- **Required task**:
A precise retyping is required of every line from the one containing "place(cabinet, 'control_panel', controlPanel(), redGloss);" down to the one containing "obj.parent = empty", both included, and of no other line.

- **Data lines**:
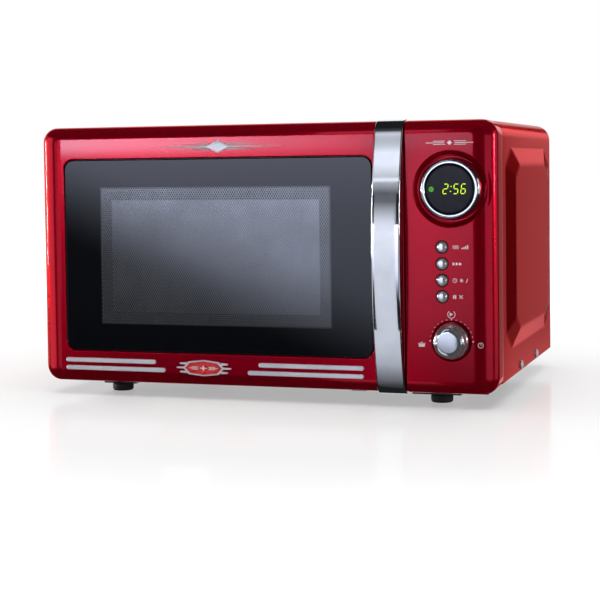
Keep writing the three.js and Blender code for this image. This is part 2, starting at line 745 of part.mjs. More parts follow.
place(door, 'door_frame', doorFrame(), redGloss);
place(door, 'door_glass', doorGlass(), blackGlass);
place(door, 'door_inner_panel', doorInnerPanel(), steel);
place(door, 'choke_cover', chokeCover(), blackPlastic);
place(door, 'inner_window', innerWindow(), clear);
place(door, 'finger_well', fingerWell(), blackPlastic);
place(door, 'door_handle', doorHandle(), chrome);
for (const [name, strip] of Object.entries(TRIMS)) place(door, name, trimStrip(strip), chrome);
place(door, 'badge_plate', badgePlate(), chrome);
place(door, 'badge_inlay', badgeInlay(), redGloss);
place(door, 'emblem_ornament', emblemOrnament(), chrome);

// ---- Control panel ------------------------------------------------------------------------
function controlPanel() {
  const inside = FRONT + PANEL_WALL;
  const { x, z, dish, depth } = DISPLAY;
  let panel = fasciaBlank().intersect(block(PANEL_LEFT, 300, -60, 0.1, 0, 300));
  panel = cut(
    panel,
    block(PANEL_LEFT + 3, 215, inside, 5, 17.5, 256),
    block(214, 221, inside + 5, 5, 17.5, 256),
  );
  panel = join(
    panel,
    rodY(x, z, inside - 0.5, FRONT + depth + 2.5, dish + 2.2, dish + 2.2, 32),
    rodY(DIAL.x, DIAL.z, inside - 0.5, -25, 21, 21, 28),
  );
  panel = cut(
    panel,
    rodY(x, z, -40, FRONT + depth, dish, dish, 36),
    rodY(x, z, -40, -10, 23.2, 23.2, 32),
    rodY(DIAL.x, DIAL.z, -40, FRONT + 3, DIAL.recess, DIAL.recess, 28),
    rodY(DIAL.x, DIAL.z, -40, -20, 4, 4, 12),
  );
  for (const level of BUTTONS.z) {
    panel = cut(panel, rodY(BUTTONS.x, level, -40, -20, BUTTONS.hole, BUTTONS.hole, 20));
  }
  return panel;
}

function displayBezel() {
  const base = FRONT + DISPLAY.depth - GAP;
  const profile = [
    [23, base], [28.4, base], [28.2, -31], [27.4, -35.5], [25.9, -38], [24.3, -38.3],
    [23, -36.8], [23, base],
  ];
  return lathe(profile, 32);
}

function displayLens() {
  const profile = [[0, -36.2], [21.5, -36], [22.6, -35.2], [22.6, -22], [0, -22]];
  return lathe(profile, 32);
}

function controlBoard() {
  let board = block(151, 217, -17.5, -16, 84, 238);
  for (const level of BUTTONS.z) {
    const switchBlock = block(BUTTONS.x - 3, BUTTONS.x + 3, -19.2, -17, level - 3, level + 3);
    board = join(board, switchBlock);
  }
  return join(
    board,
    block(DISPLAY.x - 16, DISPLAY.x + 16, -21.5, -17, DISPLAY.z - 9, DISPLAY.z + 9),
    block(160, 182, -16.5, -4, 172, 196),
  );
}

function button() {
  const { radius } = BUTTONS;
  const profile = [
    [0, -33.6], [2.6, -33.4], [radius - 0.7, -32.4], [radius, -31.2], [radius, -27.4],
    [6.9, -27.4], [6.9, -25.9], [2, -25.9], [2, -21.2], [0, -21.2],
  ];
  return lathe(profile, 14);
}

function encoderBody() {
  const { x, z } = DIAL;
  return cut(
    join(block(x - 7, x + 7, -22, -15, z - 7, z + 7), rodY(x, z, -24.7, -21.5, 8, 8, 12)),
    rodY(x, z, -30, -16.5, 3.5, 3.5, 12),
  );
}

function dialSpindle() {
  return rodY(0, 0, -42, -17, 3, 3, 12);
}

function dialKnob() {
  const r = DIAL.radius;
  const profile = [
    [0, -43.2], [3.4, -43.2], [3.4, -29.6], [r - 0.7, -29.6], [r, -30.6], [r - 0.4, -39],
    [r - 2.4, -43], [r - 6.5, -45.4], [r - 11, -46.1], [0, -46.3],
  ];
  const knob = solid(lathe(profile, 28));
  return cut(knob, block(-r, -r + 5, -48, -43.6, -0.9, 0.9));
}

place(cabinet, 'control_panel', controlPanel(), redGloss);
place(cabinet, 'display_bezel', displayBezel(), chrome, [DISPLAY.x, 0, DISPLAY.z]);
place(cabinet, 'display_lens', displayLens(), blackGlass, [DISPLAY.x, 0, DISPLAY.z]);
place(cabinet, 'control_board', controlBoard(), greenBoard);
place(cabinet, 'encoder_body', encoderBody(), steel);
place(oven, 'dial_spindle', dialSpindle(), steel, [DIAL.x, 0, DIAL.z]);
place(oven, 'dial_knob', dialKnob(), chrome, [DIAL.x, 0, DIAL.z]);
const buttonNames = ['power_button', 'express_button', 'defrost_button', 'cancel_button'];
buttonNames.forEach((name, index) => {
  place(oven, name, button(), chrome, [BUTTONS.x, 0, BUTTONS.z[index]]);
});

export default oven;
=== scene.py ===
from math import cos, pi, radians, sin, sqrt

import bmesh
import bpy
from mathutils import Matrix, Vector


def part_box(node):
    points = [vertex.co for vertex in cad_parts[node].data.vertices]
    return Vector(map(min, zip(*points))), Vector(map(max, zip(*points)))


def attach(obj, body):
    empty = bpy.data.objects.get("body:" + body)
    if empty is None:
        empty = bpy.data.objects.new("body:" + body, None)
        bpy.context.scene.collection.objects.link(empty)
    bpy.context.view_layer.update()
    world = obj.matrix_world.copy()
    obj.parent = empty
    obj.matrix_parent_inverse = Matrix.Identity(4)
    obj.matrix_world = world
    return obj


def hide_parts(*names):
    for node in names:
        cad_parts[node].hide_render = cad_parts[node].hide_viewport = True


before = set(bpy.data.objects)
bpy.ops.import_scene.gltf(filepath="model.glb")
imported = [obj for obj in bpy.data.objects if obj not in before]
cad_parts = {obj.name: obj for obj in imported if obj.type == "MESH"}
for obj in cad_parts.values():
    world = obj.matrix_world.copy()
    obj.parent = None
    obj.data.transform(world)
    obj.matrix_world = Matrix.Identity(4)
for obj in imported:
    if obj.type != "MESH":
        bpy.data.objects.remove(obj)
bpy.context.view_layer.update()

MM = 0.001


# ---- Places taken from the frame ----
class Box:
    """A CAD node's box at rest, in metres, with its middle."""

    def __init__(self, node):
        low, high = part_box(node)
        self.x0, self.y0, self.z0 = low
        self.x1, self.y1, self.z1 = high
        self.cx, self.cy, self.cz = (low + high) / 2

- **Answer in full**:
place(cabinet, 'control_panel', controlPanel(), redGloss);
place(cabinet, 'display_bezel', displayBezel(), chrome, [DISPLAY.x, 0, DISPLAY.z]);
place(cabinet, 'display_lens', displayLens(), blackGlass, [DISPLAY.x, 0, DISPLAY.z]);
place(cabinet, 'control_board', controlBoard(), greenBoard);
place(cabinet, 'encoder_body', encoderBody(), steel);
place(oven, 'dial_spindle', dialSpindle(), steel, [DIAL.x, 0, DIAL.z]);
place(oven, 'dial_knob', dialKnob(), chrome, [DIAL.x, 0, DIAL.z]);
const buttonNames = ['power_button', 'express_button', 'defrost_button', 'cancel_button'];
buttonNames.forEach((name, index) => {
  place(oven, name, button(), chrome, [BUTTONS.x, 0, BUTTONS.z[index]]);
});

export default oven;
=== scene.py ===
from math import cos, pi, radians, sin, sqrt

import bmesh
import bpy
from mathutils import Matrix, Vector


def part_box(node):
    points = [vertex.co for vertex in cad_parts[node].data.vertices]
    return Vector(map(min, zip(*points))), Vector(map(max, zip(*points)))


def attach(obj, body):
    empty = bpy.data.objects.get("body:" + body)
    if empty is None:
        empty = bpy.data.objects.new("body:" + body, None)
        bpy.context.scene.collection.objects.link(empty)
    bpy.context.view_layer.update()
    world = obj.matrix_world.copy()
    obj.parent = empty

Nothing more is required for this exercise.